I am not looking forward to making more money — I view money as a great responsibility. It is hard to not be judgmental to those who I know who have significant money and do not treat it as an obligation to do good for those they love (and to love as broadly as possible). I truly believe that “it is easier for a camel to go through the eye of a needle than for a rich man to enter the kingdom of God.” I believe that the material basis of our reality is mediated by a system of capitalism which is fundamentally oppressive, and to participate passively in that system by over-consuming is to participate in oppression. This does not mean that I am perfect in this regard, but I think about it often, and I am trying to grow. It is not easy (and this isn’t a complaint obviously) to figure out how to use money justly and I judge myself harshly for what I do with it.

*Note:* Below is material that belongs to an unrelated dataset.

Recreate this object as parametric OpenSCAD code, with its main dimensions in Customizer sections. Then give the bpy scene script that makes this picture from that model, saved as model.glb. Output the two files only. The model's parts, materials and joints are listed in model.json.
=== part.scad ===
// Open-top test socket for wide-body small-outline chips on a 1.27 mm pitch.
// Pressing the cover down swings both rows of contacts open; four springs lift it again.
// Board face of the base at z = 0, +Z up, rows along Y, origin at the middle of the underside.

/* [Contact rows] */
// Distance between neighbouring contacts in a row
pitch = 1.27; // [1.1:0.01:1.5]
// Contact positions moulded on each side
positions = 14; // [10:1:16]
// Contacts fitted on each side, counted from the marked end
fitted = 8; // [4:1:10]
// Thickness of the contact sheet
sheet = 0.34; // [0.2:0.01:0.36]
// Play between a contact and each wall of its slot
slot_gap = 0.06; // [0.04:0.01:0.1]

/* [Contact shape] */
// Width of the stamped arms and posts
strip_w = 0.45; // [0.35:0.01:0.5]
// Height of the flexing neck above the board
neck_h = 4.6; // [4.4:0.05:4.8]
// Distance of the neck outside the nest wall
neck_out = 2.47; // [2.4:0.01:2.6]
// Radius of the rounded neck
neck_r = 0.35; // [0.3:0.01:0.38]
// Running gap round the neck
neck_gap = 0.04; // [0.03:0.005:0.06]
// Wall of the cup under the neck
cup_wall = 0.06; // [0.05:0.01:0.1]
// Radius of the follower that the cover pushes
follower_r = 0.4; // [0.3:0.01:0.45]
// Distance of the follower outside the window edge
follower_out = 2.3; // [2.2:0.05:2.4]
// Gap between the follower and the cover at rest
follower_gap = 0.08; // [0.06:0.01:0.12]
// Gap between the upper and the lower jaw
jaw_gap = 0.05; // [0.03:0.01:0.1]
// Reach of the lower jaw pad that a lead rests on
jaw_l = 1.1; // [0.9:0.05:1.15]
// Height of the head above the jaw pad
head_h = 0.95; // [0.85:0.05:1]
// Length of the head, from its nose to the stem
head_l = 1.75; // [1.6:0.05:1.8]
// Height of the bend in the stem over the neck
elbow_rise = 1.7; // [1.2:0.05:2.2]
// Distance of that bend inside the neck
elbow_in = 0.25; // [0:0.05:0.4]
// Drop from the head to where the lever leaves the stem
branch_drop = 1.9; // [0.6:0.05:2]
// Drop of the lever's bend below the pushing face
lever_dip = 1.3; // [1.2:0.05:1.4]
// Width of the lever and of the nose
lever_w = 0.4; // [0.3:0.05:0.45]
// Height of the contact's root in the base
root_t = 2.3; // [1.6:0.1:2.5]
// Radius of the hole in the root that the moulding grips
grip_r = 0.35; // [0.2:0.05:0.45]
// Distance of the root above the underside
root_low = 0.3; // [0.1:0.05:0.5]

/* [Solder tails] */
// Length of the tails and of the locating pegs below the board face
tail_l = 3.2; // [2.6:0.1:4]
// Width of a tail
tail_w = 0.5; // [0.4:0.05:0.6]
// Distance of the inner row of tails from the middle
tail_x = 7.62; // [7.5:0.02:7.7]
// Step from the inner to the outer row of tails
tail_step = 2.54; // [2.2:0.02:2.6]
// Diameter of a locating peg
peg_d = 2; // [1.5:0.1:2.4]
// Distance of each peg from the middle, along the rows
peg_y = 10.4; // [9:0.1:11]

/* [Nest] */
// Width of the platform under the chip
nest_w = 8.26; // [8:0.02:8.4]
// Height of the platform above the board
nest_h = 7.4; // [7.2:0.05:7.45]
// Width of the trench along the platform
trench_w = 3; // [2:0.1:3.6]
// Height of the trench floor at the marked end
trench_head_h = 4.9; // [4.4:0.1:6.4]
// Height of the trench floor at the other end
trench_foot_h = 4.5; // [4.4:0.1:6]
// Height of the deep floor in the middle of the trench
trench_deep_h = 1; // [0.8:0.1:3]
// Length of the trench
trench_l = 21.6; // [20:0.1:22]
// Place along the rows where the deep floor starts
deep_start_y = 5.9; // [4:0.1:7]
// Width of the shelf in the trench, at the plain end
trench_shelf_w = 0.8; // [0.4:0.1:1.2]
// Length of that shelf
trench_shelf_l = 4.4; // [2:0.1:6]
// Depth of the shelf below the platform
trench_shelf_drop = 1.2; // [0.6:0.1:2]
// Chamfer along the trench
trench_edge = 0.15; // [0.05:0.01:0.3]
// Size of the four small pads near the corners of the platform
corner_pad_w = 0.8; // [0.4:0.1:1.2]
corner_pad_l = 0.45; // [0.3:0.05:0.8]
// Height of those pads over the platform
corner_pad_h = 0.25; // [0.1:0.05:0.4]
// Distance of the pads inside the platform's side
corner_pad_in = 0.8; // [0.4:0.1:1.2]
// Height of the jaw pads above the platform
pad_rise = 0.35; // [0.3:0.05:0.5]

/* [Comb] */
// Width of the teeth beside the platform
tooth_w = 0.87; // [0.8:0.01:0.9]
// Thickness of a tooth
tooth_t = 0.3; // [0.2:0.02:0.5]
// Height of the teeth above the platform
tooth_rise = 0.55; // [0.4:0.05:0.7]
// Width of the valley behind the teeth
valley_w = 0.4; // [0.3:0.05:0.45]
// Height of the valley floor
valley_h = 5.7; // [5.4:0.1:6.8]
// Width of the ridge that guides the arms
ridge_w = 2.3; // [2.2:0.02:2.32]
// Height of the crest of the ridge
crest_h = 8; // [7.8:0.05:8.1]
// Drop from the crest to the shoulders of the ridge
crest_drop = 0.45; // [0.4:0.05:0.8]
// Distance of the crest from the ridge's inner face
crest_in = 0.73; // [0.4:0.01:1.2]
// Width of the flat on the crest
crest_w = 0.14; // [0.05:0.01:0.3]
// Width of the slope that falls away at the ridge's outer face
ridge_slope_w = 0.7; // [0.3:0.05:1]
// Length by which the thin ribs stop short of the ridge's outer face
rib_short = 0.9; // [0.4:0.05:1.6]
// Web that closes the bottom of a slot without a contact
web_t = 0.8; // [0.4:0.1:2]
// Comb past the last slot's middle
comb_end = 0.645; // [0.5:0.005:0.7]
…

I believe that humans accrue a tremendous karmic debt on earth — that all that we do involves consumption of resources, life, and order. We spread chaos through our very being in reality. I believe that the foundation of ethics must be based in an understanding of this consumption and a strategic investment of our time and energy into creating enough good (however one defines it: beauty, harmony, love, etc…). This must begin with the self and must continue to touch all aspects of life. To me, this ethical obligation isn’t guided by some sort of sword of Judgement (though I do believe that the Universe is Just and that this Justice must be respected), but by the recognition that following our ethical obligations is in accord with our lives at all levels. An ethical understanding is just to say: if you do this, there will be Bad, but if you do that, it will be Good. And maybe those understandings of Bad and Good are off, and we work to refine them in accord with a deeper and vaster intuition which can’t be written of, in words.